Tek dil de denebilir.
Türkiye Cumhuriyeti’nin resmi dili Türkçedir.
Türklamda da böyledir ve böyle kalacaktır.
Türklamda ülkede tek dil konuşulacaktır ve o da Türkçedir.
Dualar da, selamlamalar da, isimler de Türkçe yapılacaktır.
Dil yaşayan bir canlıdır. Doğar, gelişir, serpilir, büyür, değişir, bazen ölür. Türkçe de canlıdır, bizler gibi. Bu canlıyı sevmeniz, korumanız, büyütmeniz, yaygınlaştırmanız, geliştirmeniz, çağdaşlaştırmanız ve saygı göstermeniz Türklam Yaşam Felsefesinin en saf dileğidir.
Türkçe doğduğundan beri değişik uygarlıklar ile birlikte yaşadı. Cumhuriyetimizdeki Türk Ulusu, tarihteki diğer gelip-geçmiş uluslarla kıyaslandığında genç bir ulustur. Oysa Türkçe, bugün konuşulan canlı dillerle kıyas edilir ise yaşlı bir dildir. Yaşamında epey görüp geçirmiştir. Başına gelmedik şey kalmamıştır. Birçok akrabası vardır. Dolayısıyla Türkçe denilince veya en azında Türk Dilleri adı kullanılınca tek bir dil anlaşılmayabilir.
İşte Türklam’ın en önemli, uzun vadeli hedefi, bu dilin, Anadolu’daki Türkçe’nin, Türkiye Cumhuriyetinin dilinin, Cumhuriyetin bütün yurttaşlarınca sayılarak ve sevilerek kullanılan ortak dil olmasıdır.
Atatürk’ün yerleştirdiği Anadolu Türkçesi harika bir dildir.
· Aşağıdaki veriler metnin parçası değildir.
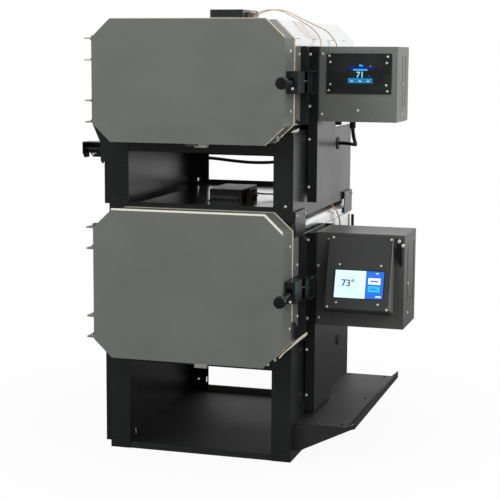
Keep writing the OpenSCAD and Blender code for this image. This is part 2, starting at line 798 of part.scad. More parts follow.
// Box-shaped covers on the right side, and the narrow channels on the left
module cable_ducts() color(black) for (i = [LOWER, UPPER]) {
    t = stand_sheet;
    x0 = half_w + sheet;
    z0 = duct_z[i];
    z1 = duct_top[i];
    notch = 8;
    difference() {
        slab([x0, duct_y, z0], [duct_x, duct_y + duct_d, z1]);
        slab([x0 - 1, duct_y + t, z0 - 1], [duct_x - t, duct_y + duct_d - t, z1 + 1]);
        // Corner reliefs at the top of the folded edges
        along_y(duct_y - 1, duct_y + t + 1) polygon([
            [x0 - 1, z1 + 1], [x0 - 1, z1 - notch], [x0, z1 - notch], [x0 + notch / 2, z1 + 1]
        ]);
    }
    left_z0 = i == LOWER ? 6 : roof_z[LOWER] + 1;
    left_z1 = i == LOWER ? lower_side_h : upper_side_top - 54;
    difference() {
        slab([-half_stand - duct_w, guard_y - 8, left_z0], [-half_stand, duct_y, left_z1]);
        slab([-half_stand - duct_w + t, guard_y - 8 + t, left_z0 - 1],
             [-half_stand + 1, duct_y - t, left_z1 + 1]);
    }
}

tab_w = 84;
rear_tab_w = 82;
tab_h = 51;
// The left front tab starts behind the hinge brackets
tab_y = [body_y + 48, stand_y];

// Tabs that tie the upper tier to the sides of the lower oven
module stacking_tabs() color(black) for (s = [0, 1]) {
    x0 = s > 0 ? half_w + sheet : -half_w - sheet - stand_sheet;
    xj = s > 0 ? half_stand : -half_w - sheet - joint;
    z0 = roof_z[LOWER] - tab_h;
    for (y = [[tab_y[s], tab_y[s] + tab_w], [stand_back - rear_tab_w, stand_back - 2]]) {
        slab([x0, y[0], z0], [x0 + stand_sheet, y[1], z0 + tab_h]);
        // Spacer under the tab, on the side panel's edge
        slab([xj + joint, y[0], upper_side_z + 2], [xj + half_w + sheet - half_stand, y[1], z0 + tab_h]);
    }
}

// Shelf on the right side with a bent-up lip and two gussets
module side_shelf() color(black) {
    t = stand_sheet;
    x0 = half_stand;
    x1 = x0 + shelf_w;
    y0 = shelf_y;
    y1 = shelf_y + shelf_d;
    along_y(y0, y1) polygon([
        [x0, shelf_z - t], [x1, shelf_z - t], [x1 + shelf_lip + 1, shelf_z + shelf_lip - 3],
        [x1 + shelf_lip, shelf_z + shelf_lip], [x1 - 1, shelf_z], [x0, shelf_z]
    ]);
    difference() {
        slab([x0, y0, shelf_z - gusset_h], [x0 + t, y1, shelf_z - t]);
        for (y = [y0 + 40, y1 - 40]) bar_x([x0 - 1, y, shelf_z - 30], 5, t + 2);
    }
    for (y = [y0, y1 - t]) along_y(y, y + t) polygon([
        [x0 + t, shelf_z - t], [x0 + t, shelf_z - gusset_h], [x0 + 12, shelf_z - gusset_h],
        [x1, shelf_z - 10], [x1, shelf_z - t]
    ]);
}

// Hooded bracket with a round bar at the left end of the upper rail
module hanger_bracket() color(black) {
    t = stand_sheet;
    x1 = -half_stand;
    x0 = x1 - 58;
    z1 = oven_z[UPPER] + 3;
    y0 = stand_y + 1;
    along_y(y0 + 34, y0 + 34 + t) polygon([
        [x0, z1], [x1, z1], [x1, z1 - 36], [x0 + 10, z1 - 34], [x0, z1 - 22]
    ]);
    slab([x0, y0, z1 - t], [x1, y0 + 34, z1]);
    along_x(x0, x0 + t) polygon([
        [y0, z1 - t], [y0, z1 - 20], [y0 + 10, z1 - 32], [y0 + 34, z1 - 32], [y0 + 34, z1 - t]
    ]);
    bar_x([x0 + t, y0 + 14, z1 - 17], 8, x1 - x0 - t);
}

// Cords

grommet_y = [512, 481];
grommet_d = 24;
grommet_down = [50, 37];
cord_exit = [box_x + 60, box_y + 56, duct_top[UPPER] - upper_box_h];
clip_at = [-half_stand + 19, stand_back + 8, roof_z[LOWER] + 64];
coil_at = [-half_stand - 44, stand_back + 64];
coil_r = 38;
coil_pitch = cord_d + 0.9;
coil_loops = 2;
coil_steps = 24;
// Radii of the cord's bends over the clip and down to the floor
clip_bend = 36;
floor_bend = 60;
// Height at which a six-sided tube lies on one of its flats
coil_z = cord_d / 2 * sin(60);

// Split rubber grommets in both right side panels, and the clip on the rear frame
module cord_grommets() color("#141414") {
    tops = [lower_side_h, upper_side_top];
    bore = cord_d / 2 + 0.3;
    rim = grommet_d / 2 + 3;
    for (i = [LOWER, UPPER])
        translate([half_stand - stand_sheet - 2, grommet_y[i], tops[i] - grommet_down[i]])
            rotate([0, 90, 0]) rotate_extrude() polygon([
                [bore, 0], [rim, 0], [rim, 2], [grommet_d / 2, 2],
                [grommet_d / 2, 2 + stand_sheet], [rim, 2 + stand_sheet],
                [rim - 2, 5 + stand_sheet], [bore, 5 + stand_sheet]
            ]);
    difference() {
        slab([clip_at.x - 5, stand_back, clip_at.z - 7], [clip_at.x + 5, clip_at.y + 7, clip_at.z + 7]);
        bar_x([clip_at.x - 6, clip_at.y, clip_at.z], cord_d + 0.6, 12);
    }
}

// Smooth curve between two points, drawn by two more
function curve(a, b, c, d, n) = [for (k = [0 : n])
    let (t = k / n, u = 1 - t) u * u * u * a + 3 * t * u * u * b + 3 * t * t * u * c + t * t * t * d];

// Route of the short cord between the upper control box and its grommet
cord_hole = [half_stand, grommet_y[UPPER], upper_side_top - grommet_down[UPPER]];
control_route = concat(
    [cord_exit + [0, 0, 1]],
    curve(cord_exit - [0, 0, 6.5], cord_exit - [0, 0, 66.5], cord_hole + [63, 0, 0],
          cord_hole + [8, 0, 0], 18),
    [cord_hole - [5.4, 0, 0]]
);
module control_cord() color("#161616") tube(control_route, cord_d);

// Route of the power cord from the grommet, out by the rear window, over the clip and down
coil_in = coil_at.y - coil_r;
power_route = concat(
    curve(cord_hole - [6.6, 0, 0], cord_hole - [51, 0, 0],
          [cord_hole.x - 97, stand_back - 60, cord_hole.z - 32],
          [cord_hole.x - 139, stand_back - 24, cord_hole.z - 47], 8),
    curve([cord_hole.x - 149, stand_back - 19, cord_hole.z - 50],
          [cord_hole.x - 181, stand_back + 2, clip_at.z - 7],
          clip_at + [162, 0, -9], clip_at + [122, 0, -8], 6),
    curve(clip_at + [106, 0, -7], clip_at + [72, 0, -5], clip_at + [42, 0, 0], clip_at + [10, 0, 0], 5),
    [for (k = [0 : 6]) let (a = k * 15)
        clip_at + [-8 - clip_bend * sin(a), k * 0.6, clip_bend * (cos(a) - 1)]],
    curve(clip_at + [-44.6, 4.5, -60], clip_at + [-47, 7, -210],
          [coil_at.x, coil_in, 260], [coil_at.x, coil_in, 90], 8),
    [for (k = [0 : 6]) let (b = k * 15, a = -90.5 + floor_bend * (1 - cos(b)) / coil_r * 180 / PI)
        [coil_at.x - coil_r * cos(a), coil_at.y + coil_r * sin(a), coil_z + floor_bend * (1 - sin(b))]]
);
power_last = len(power_route) - 1;
module power_cord() color("#161616") tube([for (k = [0 : power_last])
    k < power_last ? power_route[k] : power_route[k] - [0, 1.1, 0]], cord_d);

// The spare cord lies on the floor in a flat spiral behind the stand
coil_route = [for (k = [0 : coil_loops * coil_steps])
    let (turn = k / coil_steps, r = coil_r + coil_pitch * turn)
    [coil_at.x - r * cos(turn * 360), coil_at.y + r * sin(turn * 360), coil_z]];
coil_gap = min([for (k = [0 : coil_steps * (coil_loops - 1)], j = [coil_steps - 2 : coil_steps + 2])
    k + j <= coil_steps * coil_loops ? norm(coil_route[k + j] - coil_route[k]) : 1000]) - cord_d;
echo(coil_gap = coil_gap);
module cord_coil() color("#161616") tube(coil_route, cord_d, 6);

// Plug with two flat blades and a round earth pin
module plug() {
    x = coil_at.x - coil_r - coil_pitch * coil_loops;
    y = coil_at.y + 26;
    color("#161616") {
        bar_y([x, coil_at.y + 0.7, coil_z], cord_d - 1.4, 26);
        hull() {
            slab([x - 6, y, 0], [x + 6, y + 1, 14]);
            slab([x - 12, y + 18, 0], [x + 12, y + 36, 24]);
        }
    }
    color(steel) {
        for (s = [-1, 1]) slab([x + s * 6.3 - 0.75, y + 36, 12], [x + s * 6.3 + 0.75, y + 53, 18]);
        bar_y([x, y + 36, 6.5], 4.8, 19);
    }
}

// Ovens, lower then upper
place() shell(LOWER);  // lower_shell
place() end_frames(LOWER);  // lower_end_frames
place() lining(LOWER);  // lower_lining
place() elements(LOWER);  // lower_elements
place() probe_cover(LOWER);  // lower_probe_cover
place() probe(LOWER);  // lower_probe
place() probe_lead(LOWER);  // lower_probe_lead
place() terminal_guard(LOWER);  // lower_terminal_guard
place() door_skin(LOWER);  // lower_door_skin
place() door_boards(LOWER);  // lower_door_boards
place() door_pan(LOWER);  // lower_door_pan
place() door_brick(LOWER);  // lower_door_brick
place() door_hinges(LOWER);  // lower_door_hinges
place() body_hinges(LOWER);  // lower_body_hinges
place() latch_housing(LOWER);  // lower_latch_housing
place() latch_lever(LOWER);  // lower_latch_lever
place() latch_knob(LOWER);  // lower_latch_knob
place() strike(LOWER);  // lower_strike
place() control_case(LOWER);  // lower_control_case
place() lower_display_housing();
place() lower_display_screen();
place() shell(UPPER);  // upper_shell
place() end_frames(UPPER);  // upper_end_frames
place() lining(UPPER);  // upper_lining
place() elements(UPPER);  // upper_elements
place() probe_cover(UPPER);  // upper_probe_cover
place() probe(UPPER);  // upper_probe
place() probe_lead(UPPER);  // upper_probe_lead
place() terminal_guard(UPPER);  // upper_terminal_guard
place() door_skin(UPPER);  // upper_door_skin
place() door_boards(UPPER);  // upper_door_boards
place() door_pan(UPPER);  // upper_door_pan
place() door_brick(UPPER);  // upper_door_brick
place() door_hinges(UPPER);  // upper_door_hinges
place() body_hinges(UPPER);  // upper_body_hinges
place() latch_housing(UPPER);  // upper_latch_housing
place() latch_lever(UPPER);  // upper_latch_lever
place() latch_knob(UPPER);  // upper_latch_knob
place() strike(UPPER);  // upper_strike
place() control_case(UPPER);  // upper_control_case
place() upper_display_panel();
place() upper_display_screen();

// Stand
place() side_panel(-1, LOWER, 0, lower_side_h, left_post);  // lower_side_left
place() side_panel(1, LOWER, 0, lower_side_h, right_post);  // lower_side_right
place() lower_tray();
place() lower_frames();
place() side_panel(-1, UPPER, upper_side_z, upper_side_top, left_post);  // upper_side_left
place() side_panel(1, UPPER, upper_side_z, upper_side_top, right_post);  // upper_side_right
place() upper_frames();
place() cradles();
place() cable_ducts();
place() stacking_tabs();
place() side_shelf();
place() hanger_bracket();

// Cords
place() cord_grommets();
place() control_cord();
place() power_cord();
place() cord_coil();
place() plug();
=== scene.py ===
"""Dresses the stack of two heat treat ovens: camera, light, finishes and fine pieces.

Lengths are in millimetres until at() or mm() turns them into metres. Y is counted
back from the closed doors' front, as in the part's source.
"""

import math

import bmesh
import bpy
from mathutils import Matrix, Vector


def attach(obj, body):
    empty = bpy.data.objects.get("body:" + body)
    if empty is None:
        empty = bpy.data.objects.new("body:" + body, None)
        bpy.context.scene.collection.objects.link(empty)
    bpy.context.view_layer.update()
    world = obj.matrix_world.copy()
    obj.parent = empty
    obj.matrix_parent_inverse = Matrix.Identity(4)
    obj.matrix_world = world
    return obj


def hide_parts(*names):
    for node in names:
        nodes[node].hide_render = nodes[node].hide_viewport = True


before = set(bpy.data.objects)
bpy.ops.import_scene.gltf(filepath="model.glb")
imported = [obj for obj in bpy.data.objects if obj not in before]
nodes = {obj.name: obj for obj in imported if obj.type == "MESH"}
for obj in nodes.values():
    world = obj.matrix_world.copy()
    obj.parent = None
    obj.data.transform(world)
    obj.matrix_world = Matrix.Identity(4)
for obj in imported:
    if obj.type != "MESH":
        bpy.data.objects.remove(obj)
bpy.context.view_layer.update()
OVENS = ("lower", "upper")
STAND = "stand"

# How far the closed doors' front lies ahead of the origin
FRONT = 352.5
# Holes in the rear frames that show white, right and up
HOLES_SEEN = [(-180.4, 539.7), (-180.4, 535.7), (-180.4, 519.8), (-180.4, 515.8), (-178.7, 32.5)]
# Heights of each oven, and of the top of its cable duct
ROOF = {"lower": 526, "upper": 914}
FLOOR = {"lower": 217, "upper": 666}
MIDDLE = {"lower": 371.5, "upper": 790}
DUCT_TOP = {"lower": 473.5, "upper": 861.5}
# Half the width of an oven's flat roof, from where its corners are cut
FLAT_HALF = 163.5


def at(x, y, z):
    """A point in metres from millimetres right, back from the doors' front, and up."""
    return Vector((x, y - FRONT, z)) / 1000


def mm(value):
    return value / 1000


# Camera

EYE = (912.9, -2613.7, 844.2)
LENS = 99.26
BEARING, DIP, ROLL = 16.5622, 8.0751, 0.36


def aim_camera():
    """The camera that the photograph was taken with, as fitted to it."""
    bearing, dip, roll = (math.radians(a) for a in (BEARING, DIP, ROLL))
    ahead = Vector(
        (-math.sin(bearing) * math.cos(dip), math.cos(bearing) * math.cos(dip), -math.sin(dip))
    )
    level = Vector((math.cos(bearing), math.sin(bearing), 0))
    upright = level.cross(ahead)
    right = math.cos(roll) * level + math.sin(roll) * upright
    up = math.cos(roll) * upright - math.sin(roll) * level
    bpy.ops.object.camera_add(location=at(*EYE))
    camera = bpy.context.object
    camera.name = "photo_camera"
    camera.rotation_euler = Matrix((right, up, -ahead)).transposed().to_euler()
    camera.data.lens = LENS
    camera.data.sensor_width = 36
    camera.data.clip_start = 0.05
    camera.data.clip_end = 60
    bpy.context.scene.camera = camera


aim_camera()


# Finishes


class Wire:
    """An output in a finish that takes part in sums."""

    def __init__(self, finish, socket):
        self.finish = finish
        self.socket = socket

    def sum(self, operation, other=0.0, swapped=False):
        pair = (other, self) if swapped else (self, other)
        return self.finish.add("ShaderNodeMath", {"operation": operation}, dict(enumerate(pair)))

    def __add__(self, other):
        return self.sum("ADD", other)

    def __sub__(self, other):
        return self.sum("SUBTRACT", other)

    def __rsub__(self, other):
        return self.sum("SUBTRACT", other, True)

    def __mul__(self, other):
        return self.sum("MULTIPLY", other)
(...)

Matematikseldir, insanın bütün hislerinin ve yarattığı teknolojinin her şeyini tamamen ve eksiksiz yazabilir ve konuşabilir.
Türklam’ın hedefi, Türkçe’nin, Cumhuriyetin sevilen, saygı duyulan ve kullanılan ortak dili olmasıdır.
Bu nedenle, Türkçeyi çağdaşlaştırma uğraşında, ileride, gereksinim duyulan yeni sözcük arandığında, ilk kez, Türkiye Cumhuriyeti vatandaşlarının Türkçeden farklı dillerine bakılacak ve onların sözcüğü var ise alınacak, bulunamaz ise ancak o zaman yeğenlerin Türkçe sözcük hazinesine başvurulacaktır.
Sözü edilenlerden başka dillerden Türkçeye sızma yaşamın doğal akışı içinde kararlaştırılacaktır. Örneğin televizyon sözcüğü kabul görmüştür ama bilgisayar Türkçedir.
Lütfen ülkedeki bütün tabelaları sadece Türkçe yazalım, Türkçe adlandıralım. Onur meselesidir. İnsanın dili belden aşağısından daha önemli onurudur.
Yine lütfen sözcüklerdeki şapkaları kaldıralım. Sözcük şapkasız da doğru okunabilir.
Yine lütfen, isimlerdeki üst virgülleri kaldıralım. Üst virgül konuşmadaki akıcılığa zarar veriyor.
Türklam, asırlara yayılacak kadar uzun sürecek bu uğraşlar esnasında geçmiş nesiller ile bağlantınızın kopmayacağını düşünmektedir. Geçmişte yaşamış yazarlarınızın eserlerini her zaman çağdaş Türkçeye çevirebilirsiniz.
Önemli olan özdür. Özü yakaladıktan sonra problem kalmaz. Yazar Türk olunca, bazı sözcüklerin değişmesi katlanılması gereken acıdır, alınması gereken derstir.
Türklam’ın hiç aklının almadığı ve almayacağı ve affedemeyeceği olgu, Cumhuriyet toprakları üzerinde Türkçeden farklı bir dille eğitim yapılması ve tapınma için Türkçeden farklı bir dilin kullanılmasıdır.
Kendi Türklam’larını bulan diğer ezilmiş ve sömürülmüş uluslar da, Türkçe başlığı altındaki önerileri kendilerine uyacak şekilde uygulamalıdırlar.